The proposed NEIC will operate as a government owned and controlled corporation or GOCC. It will be chaired by the secretary of Finance, empowered to refinance loans, provide guarantees and assume obligations of failing companies in exchange for equity. It may also take in capitalization from government banks and financial institutions, and may likewise consolidate or merge businesses, whenever appropriate.

“You need to keep businesses as going-concerns. It is much harder to recreate something gone than to just keep it even with some costs. The economic cost of permanent shrinking of the private sector, via closures and bankruptcies, is essentially forever foregone growth. So, we need to preserve companies that would have otherwise been profitable, but which will go bankrupt because of this pandemic,” Salceda said.

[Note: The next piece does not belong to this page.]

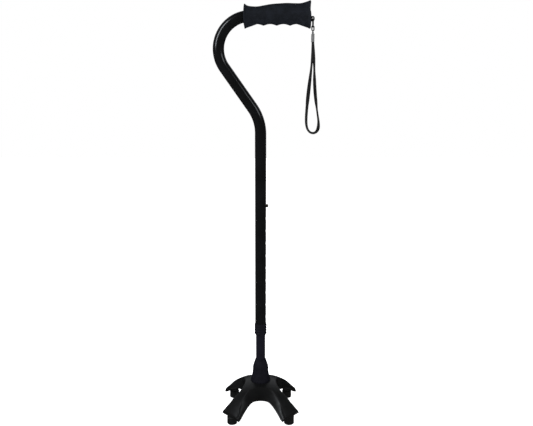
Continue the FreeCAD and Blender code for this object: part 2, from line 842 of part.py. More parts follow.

“The NEIC will be like the government’s special purpose vehicle, except that of course you get a substantial ownership of an otherwise profitable firm. Imagine taking a company to a COVID-19 evacuation center. That’s what this is. You are mediating that period where the firm is in trouble due to temporary economic conditions, and then you can very easily sell it, for a premium even, once the worst is over,” he said.

Salceda said NEIC “will ultimately deal with the bulk of the obligations of the newly- or partially acquired firms in one standard procedure, similar to what the PSALM did for our power sector debt, and what the Central Bank-Board of Liquidators did to Marcos-era debts of the Central Bank. Those obligations were truly existential threats to our economy, but because of these agencies, the average Filipino and the national balance sheet did not take too much of a hit.”

Congress allocated up to P50 billion, over two years, for the national emergency investment vehicle. Salceda was a major figure in the investment banking community in Asia in the 1990s.